Scott spectral gaps for trees are bounded
Matthew Harrison-Trainor, Thomas Kim
TL;DR
The paper proves that for any satisfiable $\Pi_\alpha$ sentence about rooted trees, one can realize it with a tree whose Scott sentence lies at a modest level of the infinitary hierarchy, achieving a bound on the Scott rank. The core method is a forcing/Henkin construction of a generic tree with a robust property $(*)$, combined with an analysis showing that automorphism orbits become definable at level $\mathfrak{E}_{\alpha+1}$, which yields a $Π_{\alpha+2}$ Scott sentence and thus Scott rank at most $\alpha+1$ (and, in the main statement, a $Π_{\alpha+3}$ sentence giving rank at most $\alpha+2$).

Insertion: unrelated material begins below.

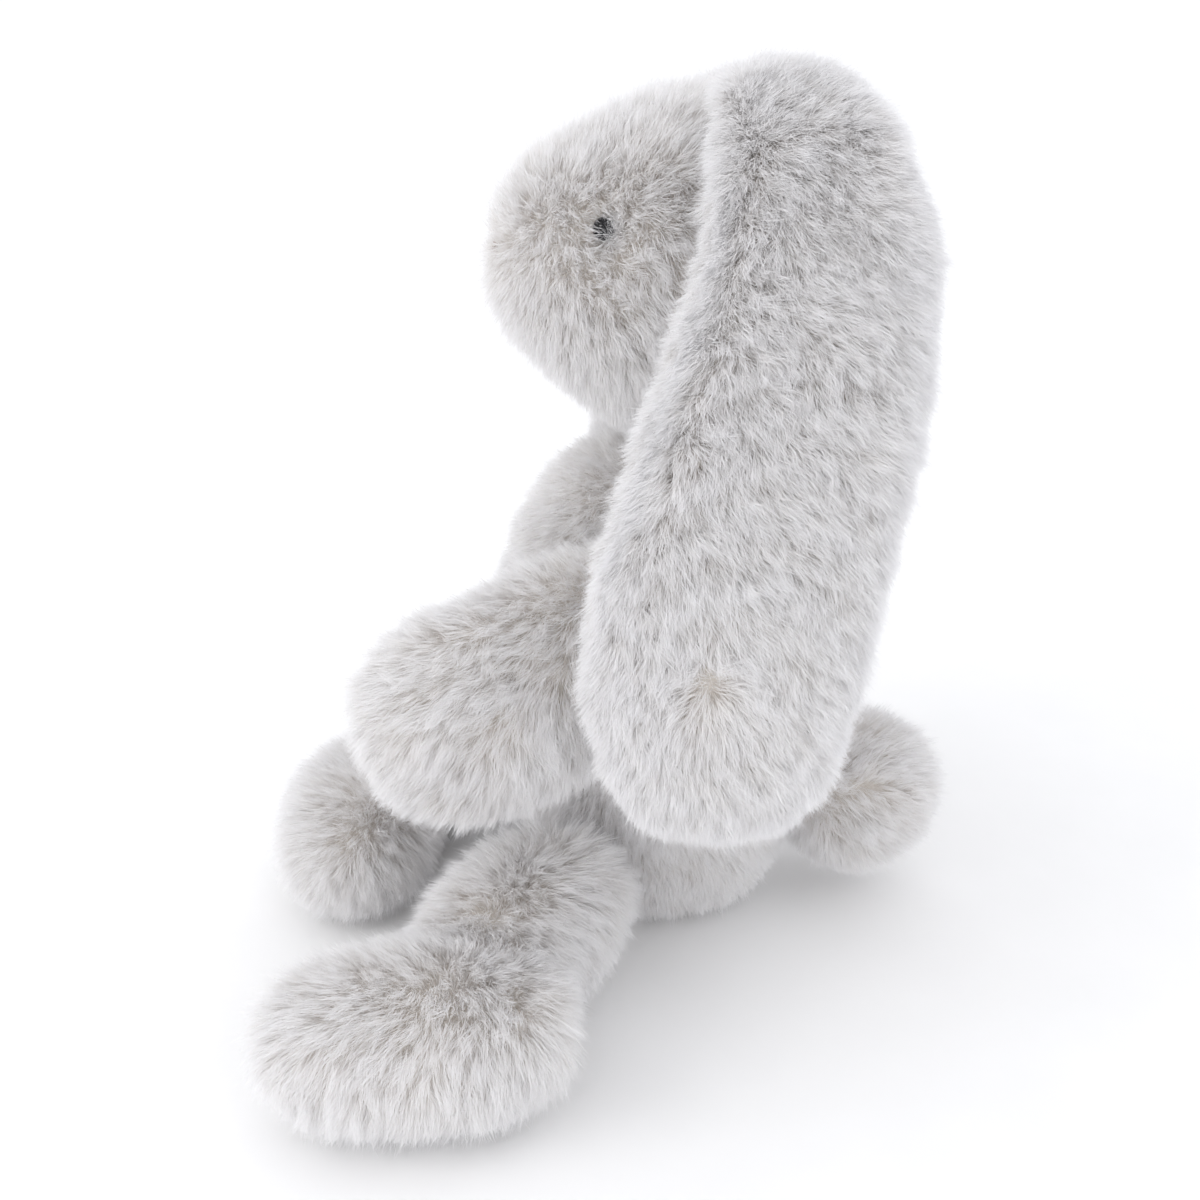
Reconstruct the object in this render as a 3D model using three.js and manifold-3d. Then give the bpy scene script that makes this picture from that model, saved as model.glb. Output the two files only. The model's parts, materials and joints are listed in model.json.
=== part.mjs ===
// Stuffed bunny rabbit, sitting on the floor with drooping ears.
// Millimetres, +Z up. The rabbit faces -Y, so its left side is +X. The origin is on the floor, under the seat.
// Every sewn part is a skin (knitted backing with its laid-down pile) around a separate filling. Each skin is
// open where it is sewn to its neighbour.

import * as THREE from 'three';
import { mergeVertices } from 'three/addons/utils/BufferGeometryUtils.js';
import Module from 'manifold-3d';

const wasm = await Module();
wasm.setup();

// ---------- Driving dimensions ----------

const GAP = 0.3; // clearance between touching pieces
const EAR_GAP = 1; // clearance between an ear's root and the head, so that the ear can lift
const SKIN = 6; // backing fabric plus laid-down pile
const SIDE_X = 43; // flat sides of the torso, where the arms and legs are sewn on
const TAIL_Y = 36.5; // back of the torso, where the tail is sewn on
const NECK = { radius: 15, bottom: 120, top: 205 }; // opening sewn between the torso and the head
const SEAT_PELLETS_TOP = 30; // the pellet bag fills the seat up to here
const REACH = 400; // longer than the whole rabbit, for the planes that cut it

// The eyes and the nose lie where a line from inside the head, `from` and `towards`, leaves its surface.
const EYE = {
  from: [0, -30, 238],
  towards: [0.95, -0.28, 0.23],
  facing: [0.78, -0.62, 0.04],
  depth: 4.6, // below the tips of the pile
  domeRadius: 3.6,
  domeHeight: 3.2,
  shankRadius: 1.5,
  shankLength: 11,
  segments: 14,
};
const WASHER = { radius: 5, thickness: 1.4, depth: 8.6, pocketLength: 10 };
const NOSE = {
  from: [0, -30, 236],
  towards: [0, -1, -0.02],
  depth: 4.6,
  halfWidth: 7,
  halfHeight: 4.5,
  thickness: 1.6,
};
const RECESS = { margin: 1, length: 20 }; // room in the pile around an eye or the nose

const torso = {
  spine: [[0, -8, -8], [0, -14, 40], [0, -18, 85], [0, -18, 125], [0, -11, 174.5]],
  halfWidth: [43, 44, 44, 46, 50],
  halfDepth: [52, 52, 53, 53, 52],
  side: [1, 0, 0],
  fullness: 2.6,
};

const head = {
  spine: [[0, 44, 222], [0, 18, 226], [0, -12, 232], [0, -43, 240], [0, -67, 252]],
  halfWidth: [46, 50, 51, 44, 36],
  halfDepth: [50, 54, 55, 44, 40],
  side: [1, 0, 0],
  fullness: 2.5,
};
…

This establishes bounded Scott spectral gaps for trees and implies that the class of trees is not faithfully Borel complete, without requiring full Vaught's conjecture for graphs. The paper also provides a lower-bound result showing that the upper bounds are nontrivial by constructing a $\Pi_2$ theory of coloured trees with all models having a $Π_3$ but no $Σ_3$ Scott sentence.
Abstract
Given a Borel class of trees, we show that there is a tree in that class whose Scott sentence is not too much more complicated than the definition of the class. In particular, if the class is definable by a $Π_α$ sentence, then there is a model of Scott rank at most $α+ 2$. This gives another proof-and one that does not require first proving Vaught's conjecture for trees-of the fact that trees are not faithfully Borel complete.